One thing that really helped me when the behavior was tough (and I don't think you said it outright, but I'm assuming his behavior is a challenge) was to remember that kids don't want to be bad. It was my job to advocate for him, to help him, and to try and figure out what the issues were so we could address them. Help did not come easy for us - we had to actively seek it out, almost demand it. But every step I took made me stronger, more informed, and better able to be the parent he needed.
Hope I didn't ramble, and I hope I helped. I'm mostly a lurker here but feel free to pm me or page me if you want. There were a few books that really helped me as well, let me know if you want the titles.
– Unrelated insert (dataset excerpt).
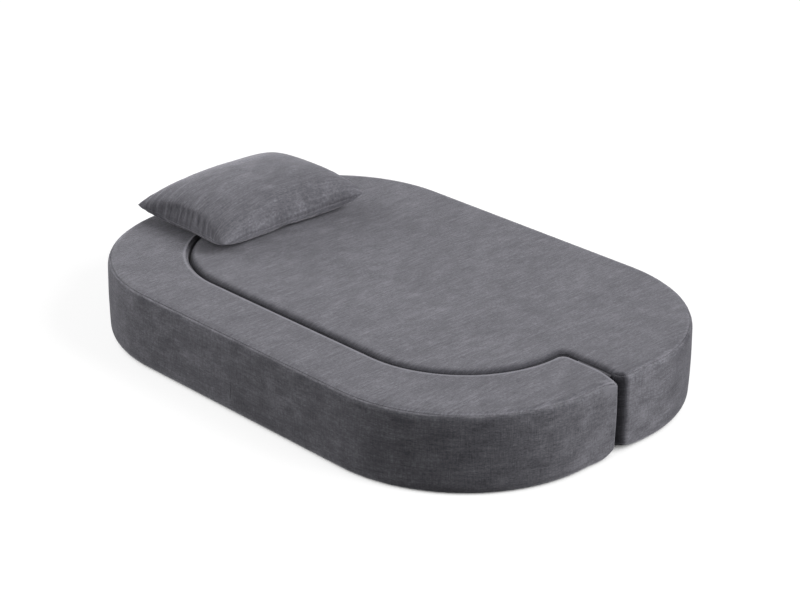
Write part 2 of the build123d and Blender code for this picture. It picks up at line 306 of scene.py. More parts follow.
def wovenPlain(name, dark, light, pitch):
    # an even plain weave, for the zips' tapes and the underside
    b = NodeBench(name)
    cloth = b.cloth()
    parts = b.add("ShaderNodeSeparateXYZ")
    b.join(cloth, parts.inputs[0])
    warp, weft = (
        b.calc("SINE", b.calc("MULTIPLY", parts.outputs[axis], 2 * math.pi / pitch), 0)
        for axis in ("X", "Y")
    )
    weave = b.spread(b.calc("MULTIPLY", warp, weft), -1, 1)
    wear = b.flecks(cloth, 0.02, 0.03, *softNoise)
    tone = b.calc("ADD", b.calc("MULTIPLY", weave, 0.6), b.calc("MULTIPLY", wear, 0.4))
    b.colour(tone, [(0.2, dark), (0.8, light)])
    setInputs(b.shader, {"Roughness": 0.9, "Specular IOR Level": 0.2})
    b.bump(weave, 0.5, 0.0004)
    return b.mat


def foamCells(name, dark, light):
    b = NodeBench(name)
    cells = b.add("ShaderNodeTexVoronoi")
    setInputs(cells, {"Scale": 420})
    b.join(b.object(), cells.inputs["Vector"])
    tone = b.spread(cells.outputs["Distance"], 0.0, 0.8)
    b.colour(tone, [(0.1, dark), (0.7, light)])
    setInputs(b.shader, {"Roughness": 1.0, "Specular IOR Level": 0.1})
    b.bump(tone, 0.6, 0.001)
    return b.mat


# tone and grain: size across, size along, detail and roughness of the noise
smallFinishes = {
    "zipCoilPlastic": {
        "tone": (0.004, 0.004, *softNoise),
        "colours": [(0.3, (0.030, 0.030, 0.033)), (0.7, (0.055, 0.055, 0.060))],
        "rough": (0.38, 0.52),
        "bump": (0.15, 0.0002),
    },
    "zipMetal": {
        "tone": (0.005, 0.005, 4.0, 0.6),
        "grain": (0.0006, 0.006, 3.0, 0.65),
        "colours": [(0.3, (0.20, 0.20, 0.205)), (0.75, (0.36, 0.36, 0.365))],
        "rough": (0.34, 0.50),
        "bump": (0.12, 0.0002),
        "more": {"Metallic": 1.0},
    },
    "sewingThread": {
        "tone": (0.0008, 0.0008, 2.0, 0.6),
        "colours": [(0.3, (0.17, 0.168, 0.18)), (0.7, (0.29, 0.287, 0.305))],
        "rough": (0.8, 0.8),
        "bump": (0.3, 0.0003),
        "more": {"Sheen Weight": 0.15},
    },
    "gripDots": {
        "tone": (0.003, 0.003, 2.0, 0.5),
        "colours": [(0.3, (0.020, 0.020, 0.022)), (0.7, (0.040, 0.040, 0.043))],
        "rough": (0.45, 0.6),
        "bump": (0.2, 0.0002),
    },
}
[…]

My heart is breaking for so many posters in this thread. Hugs to all of you, and especially Lyss. You and I have a lot in common, and although we took different paths, I hope for peace and happiness for both of us. {{hugs}}
Ah...hugs. I remember when you opened up about this a few months ago. My 4 year old has autism (and OCD, SPD, anxiety, and selective mutism). Our diagnosis journey started with a speech delay (which he now has overcome).
If you ever want to PM back and forth, I'm all ears. Just page so I know to check it.
I can relate so much to many of the things you said. I was an A+ student, as was DH, so the possibility of having anything other than a high-achiever never occurred to us. So we have to mourn that. Bottom line is, we don't know what the future holds, and that is stressful and scary. Even among high-functioning adults with autism or Aspergers, the full-time employment rate is ridiculously low, perhaps less than 10%.
So while all four year olds say stuff like "I want to live with you forever..." I think that in our case, that might be the reality.
Though we've been receiving services for over 2 years and we've had the autism diagnosis for over a year, I'm just now starting to make my own mental health a priority. I'm glad that you are thinking about this now. DH and I are in a good place now, but I believe that 95% of the nasty fights in our marriage were really fueled by the frustration of special needs parenting.
Back on The nest, I did go to the SN board a lot. There are great women there.
I haven't read the thread yet, but I'd begin with Autism Speaks and see if the local chapter has a support group. Even if he doesn't technically have diagnosis, he may be somewhere on the spectrum, and I think it's close enough that you can find value from talking to other parents.
Many cities have local independent autism orgs, too. we have TouchPoint (just merged with Lifeskills). And that's who administers our ABA therapy in the home. They have a parent support group and we are finally going to try it next month.
Also, I just found a church we are going to try who actually has a service specifically tailored towards families with autism. I miss church, but it has been a total bust in the past 4 years. DH gets too fidgety and loud, so we spend the whole service in the hall. And putting him in the nursery is just not an option, he cries every day at preschool drop off despite the familiar environment and teachers.
I'll read the thread and see if I have anything else to add. Hang in there. You're not crazy, this shit is fucking hard. And having a "normal-LOOKING" child invites so much judgement. Every time someone complains about some brat in public, I just know that's what people think of us.
I'm here for you! I'm on the board sporadically, so like I said, just PM and page (and I'll give my real email address in a PM if you want).